Written task.
Copy out each line below exactly as it appears.

Data block.
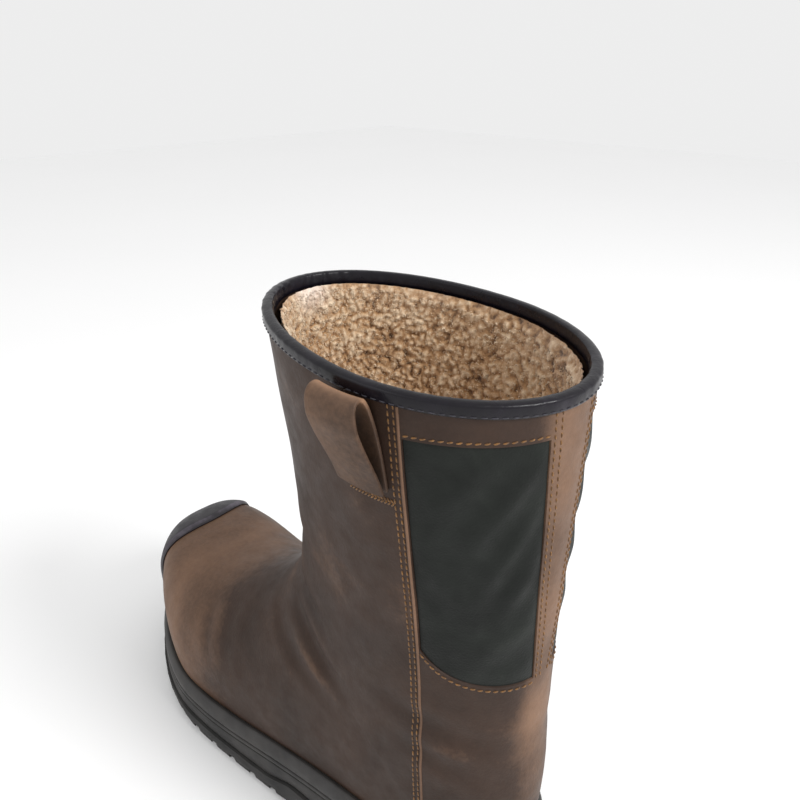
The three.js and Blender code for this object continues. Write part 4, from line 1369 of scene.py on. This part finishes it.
# %% Lay the rows
SEAM_ROWS = (4.4, 2.3)
WELT = 0.8
SEAM_TOP = 278.0
SEAM_BOTTOM = 66.0
seams = Rows()
for sign in (1, -1):
    for offset in SEAM_ROWS:
        u, v = upright_line(PANEL_FRONT + offset, SEAM_BOTTOM, SEAM_TOP, sign)
        seams.add(*on_leather(u, v), 3.1, 2.5, 0.75, 6 * sign)
    shares = np.linspace(0, 1, 60)
    u, v = panel_place(np.full(60, 1.014), shares)
    seams.add(*on_leather(u, sign * v), 3.1, 2.5, 0.75, 12 * sign)
    u, v = panel_place(np.full(60, -0.018), shares)
    seams.add(*on_leather(u, sign * v), 3.1, 2.5, 0.75, 12 * sign)
    for beside in (1.035, 1.095):
        u, v = panel_place(np.linspace(-0.01, 1.1, 120), np.full(120, beside))
        seams.add(*on_leather(u, sign * v), 3.1, 2.4, 0.7, 6 * sign)
    for turned, below in ((-50, 4.6), (50, 6.2)):
        drop = LOOP_DROP + LOOP_LENGTH + below
        v = loop_columns(sign, np.linspace(-0.46, 0.56, 40) * LOOP_WIDTH, drop)
        seams.add(*on_leather(row_below(v, np.full(40, drop)), v), 1.5, 2.1, 0.8, turned, 0.12)
seams.build("stitches_ochre", ochre_thread, "upper")

rim = Rows()
v = np.linspace(-1, 1, 600)
edge_out, edge_drop = 1.25, BINDING_DEPTH - 1.0
rim.add(by_collar(v, np.full(600, edge_out), np.full(600, -edge_drop)),
        outward(row_below(v, np.full(600, edge_drop)), v), 3.6, 2.6, 0.6, 0, 0.0)
rim.build("stitches_binding", dark_thread, "binding")


# %% [markdown]
# ## Raised seam edge
# Between its rows and the soft panel, the side seam shows the folded edge of the leather as a
# thin ridge, painted lighter along its length as a painted highlight. It is swept as a narrow grid
# with a rounded section.

# %% Build the seam edges
def seam_edge(name, sign):
    profile = np.array([(-0.6, -0.25), (-0.5, 0.25), (-0.2, 0.5), (0.2, 0.5), (0.5, 0.3), (0.6, -0.25)])
    columns = []
    for side, high in profile:
        u, v = upright_line(PANEL_FRONT + WELT + side, SEAM_BOTTOM, SEAM_TOP, sign, 220)
        columns.append(on_leather(u, v, high)[0])
    points = np.array(columns)
    if sign < 0:
        points = points[::-1]
    # Painted highlight: the whole ridge is painted lighter.
    wear_and_highlight_share = np.full(points.shape[:2], 0.75)
    piece = sheet_from(name, points, wear=wear_and_highlight_share)
    smooth(piece, 80)
    finish_piece(piece, brown_leather, "upper")


seam_edge("seam_edge_outer", 1)
seam_edge("seam_edge_inner", -1)

# %% [markdown]
# ## Floor, light and camera
# A plain pale floor and soft lights show the materials without drama. The camera stands where the
# photographer stood: behind the outer side and above the collar, 32 cm from it.

# %% Floor and lights
bpy.ops.object.select_all(action="DESELECT")
bpy.ops.mesh.primitive_plane_add(size=6, location=(0, 0, 0))
floor = bpy.context.object
floor.name = "studio_floor"
paper = start("matt_white_paper")
whites = ramp(paper, noise(paper, 400), [(0, "#fafafa"), (1, "#fcfcfc")])
floor.data.materials.append(shade(paper, whites, 0.9))

world = bpy.data.worlds.new("studio")
bpy.context.scene.world = world
bpy.context.scene.view_settings.view_transform = "Standard"
world.use_nodes = True
world.node_tree.nodes["Background"].inputs["Color"].default_value = (1, 1, 1, 1)
world.node_tree.nodes["Background"].inputs["Strength"].default_value = 0.85


def soft_light(name, place, aim, size, watts):
    lamp = bpy.data.lights.new(name, "AREA")
    lamp.shape = "DISK"
    lamp.size = size
    lamp.energy = watts
    stand = bpy.data.objects.new(name, lamp)
    bpy.context.scene.collection.objects.link(stand)
    stand.location = place
    stand.rotation_euler = (Vector(aim) - Vector(place)).to_track_quat("-Z", "Y").to_euler()


soft_light("key", (-1.1, -0.2, 1.2), (0.02, 0, 0.22), 0.5, 16)
soft_light("fill", (0.4, 1.1, 1.1), (0.02, 0, 0.2), 1.0, 2)

# %% Camera
CAMERA_AZIMUTH = 224.19
CAMERA_ELEVATION = 18.78
CAMERA_ROLL = 0.09
CAMERA_PLACE = (-0.1662, 0.2172, 0.388)
CAMERA_FOCUS = 735.58
CAMERA_CENTRE = (393.28, 307.38)
IMAGE = 800
lens = bpy.data.cameras.new("photo_camera")
lens.sensor_width = 36
lens.lens = CAMERA_FOCUS * 36 / IMAGE
lens.shift_x = (IMAGE / 2 - CAMERA_CENTRE[0]) / IMAGE
lens.shift_y = (CAMERA_CENTRE[1] - IMAGE / 2) / IMAGE
lens.clip_start = 0.01
camera = bpy.data.objects.new("photo_camera", lens)
bpy.context.scene.collection.objects.link(camera)
bpy.context.scene.camera = camera
a, e, roll = (math.radians(d) for d in (CAMERA_AZIMUTH, CAMERA_ELEVATION, CAMERA_ROLL))
back = Vector((math.sin(a) * math.cos(e), -math.cos(a) * math.cos(e), math.sin(e)))
right = Vector((0, 0, 1)).cross(back).normalized()
up = back.cross(right)
right_rolled = right * math.cos(roll) + up * math.sin(roll)
up_rolled = up * math.cos(roll) - right * math.sin(roll)
turned = Matrix((right_rolled, up_rolled, back)).transposed().to_4x4()
camera.matrix_world = Matrix.Translation(Vector(CAMERA_PLACE)) @ turned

Written response.
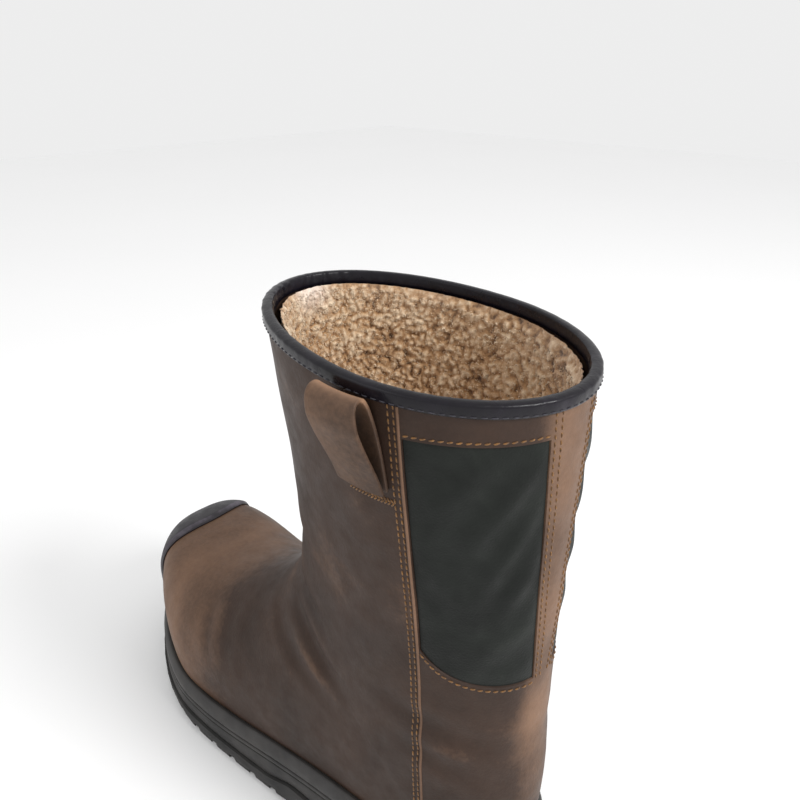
The three.js and Blender code for this object continues. Write part 4, from line 1369 of scene.py on. This part finishes it.
# %% Lay the rows
SEAM_ROWS = (4.4, 2.3)
WELT = 0.8
SEAM_TOP = 278.0
SEAM_BOTTOM = 66.0
seams = Rows()
for sign in (1, -1):
    for offset in SEAM_ROWS:
        u, v = upright_line(PANEL_FRONT + offset, SEAM_BOTTOM, SEAM_TOP, sign)
        seams.add(*on_leather(u, v), 3.1, 2.5, 0.75, 6 * sign)
    shares = np.linspace(0, 1, 60)
    u, v = panel_place(np.full(60, 1.014), shares)
    seams.add(*on_leather(u, sign * v), 3.1, 2.5, 0.75, 12 * sign)
    u, v = panel_place(np.full(60, -0.018), shares)
    seams.add(*on_leather(u, sign * v), 3.1, 2.5, 0.75, 12 * sign)
    for beside in (1.035, 1.095):
        u, v = panel_place(np.linspace(-0.01, 1.1, 120), np.full(120, beside))
        seams.add(*on_leather(u, sign * v), 3.1, 2.4, 0.7, 6 * sign)
    for turned, below in ((-50, 4.6), (50, 6.2)):
        drop = LOOP_DROP + LOOP_LENGTH + below
        v = loop_columns(sign, np.linspace(-0.46, 0.56, 40) * LOOP_WIDTH, drop)
        seams.add(*on_leather(row_below(v, np.full(40, drop)), v), 1.5, 2.1, 0.8, turned, 0.12)
seams.build("stitches_ochre", ochre_thread, "upper")

rim = Rows()
v = np.linspace(-1, 1, 600)
edge_out, edge_drop = 1.25, BINDING_DEPTH - 1.0
rim.add(by_collar(v, np.full(600, edge_out), np.full(600, -edge_drop)),
        outward(row_below(v, np.full(600, edge_drop)), v), 3.6, 2.6, 0.6, 0, 0.0)
rim.build("stitches_binding", dark_thread, "binding")


# %% [markdown]
# ## Raised seam edge
# Between its rows and the soft panel, the side seam shows the folded edge of the leather as a
# thin ridge, painted lighter along its length as a painted highlight. It is swept as a narrow grid
# with a rounded section.

# %% Build the seam edges
def seam_edge(name, sign):
    profile = np.array([(-0.6, -0.25), (-0.5, 0.25), (-0.2, 0.5), (0.2, 0.5), (0.5, 0.3), (0.6, -0.25)])
    columns = []
    for side, high in profile:
        u, v = upright_line(PANEL_FRONT + WELT + side, SEAM_BOTTOM, SEAM_TOP, sign, 220)
        columns.append(on_leather(u, v, high)[0])
    points = np.array(columns)
    if sign < 0:
        points = points[::-1]
    # Painted highlight: the whole ridge is painted lighter.
    wear_and_highlight_share = np.full(points.shape[:2], 0.75)
    piece = sheet_from(name, points, wear=wear_and_highlight_share)
    smooth(piece, 80)
    finish_piece(piece, brown_leather, "upper")


seam_edge("seam_edge_outer", 1)
seam_edge("seam_edge_inner", -1)

# %% [markdown]
# ## Floor, light and camera
# A plain pale floor and soft lights show the materials without drama. The camera stands where the
# photographer stood: behind the outer side and above the collar, 32 cm from it.

# %% Floor and lights
bpy.ops.object.select_all(action="DESELECT")
bpy.ops.mesh.primitive_plane_add(size=6, location=(0, 0, 0))
floor = bpy.context.object
floor.name = "studio_floor"
paper = start("matt_white_paper")
whites = ramp(paper, noise(paper, 400), [(0, "#fafafa"), (1, "#fcfcfc")])
floor.data.materials.append(shade(paper, whites, 0.9))

world = bpy.data.worlds.new("studio")
bpy.context.scene.world = world
bpy.context.scene.view_settings.view_transform = "Standard"
world.use_nodes = True
world.node_tree.nodes["Background"].inputs["Color"].default_value = (1, 1, 1, 1)
world.node_tree.nodes["Background"].inputs["Strength"].default_value = 0.85


def soft_light(name, place, aim, size, watts):
    lamp = bpy.data.lights.new(name, "AREA")
    lamp.shape = "DISK"
    lamp.size = size
    lamp.energy = watts
    stand = bpy.data.objects.new(name, lamp)
    bpy.context.scene.collection.objects.link(stand)
    stand.location = place
    stand.rotation_euler = (Vector(aim) - Vector(place)).to_track_quat("-Z", "Y").to_euler()


soft_light("key", (-1.1, -0.2, 1.2), (0.02, 0, 0.22), 0.5, 16)
soft_light("fill", (0.4, 1.1, 1.1), (0.02, 0, 0.2), 1.0, 2)

# %% Camera
CAMERA_AZIMUTH = 224.19
CAMERA_ELEVATION = 18.78
CAMERA_ROLL = 0.09
CAMERA_PLACE = (-0.1662, 0.2172, 0.388)
CAMERA_FOCUS = 735.58
CAMERA_CENTRE = (393.28, 307.38)
IMAGE = 800
lens = bpy.data.cameras.new("photo_camera")
lens.sensor_width = 36
lens.lens = CAMERA_FOCUS * 36 / IMAGE
lens.shift_x = (IMAGE / 2 - CAMERA_CENTRE[0]) / IMAGE
lens.shift_y = (CAMERA_CENTRE[1] - IMAGE / 2) / IMAGE
lens.clip_start = 0.01
camera = bpy.data.objects.new("photo_camera", lens)
bpy.context.scene.collection.objects.link(camera)
bpy.context.scene.camera = camera
a, e, roll = (math.radians(d) for d in (CAMERA_AZIMUTH, CAMERA_ELEVATION, CAMERA_ROLL))
back = Vector((math.sin(a) * math.cos(e), -math.cos(a) * math.cos(e), math.sin(e)))
right = Vector((0, 0, 1)).cross(back).normalized()
up = back.cross(right)
right_rolled = right * math.cos(roll) + up * math.sin(roll)
up_rolled = up * math.cos(roll) - right * math.sin(roll)
turned = Matrix((right_rolled, up_rolled, back)).transposed().to_4x4()
camera.matrix_world = Matrix.Translation(Vector(CAMERA_PLACE)) @ turned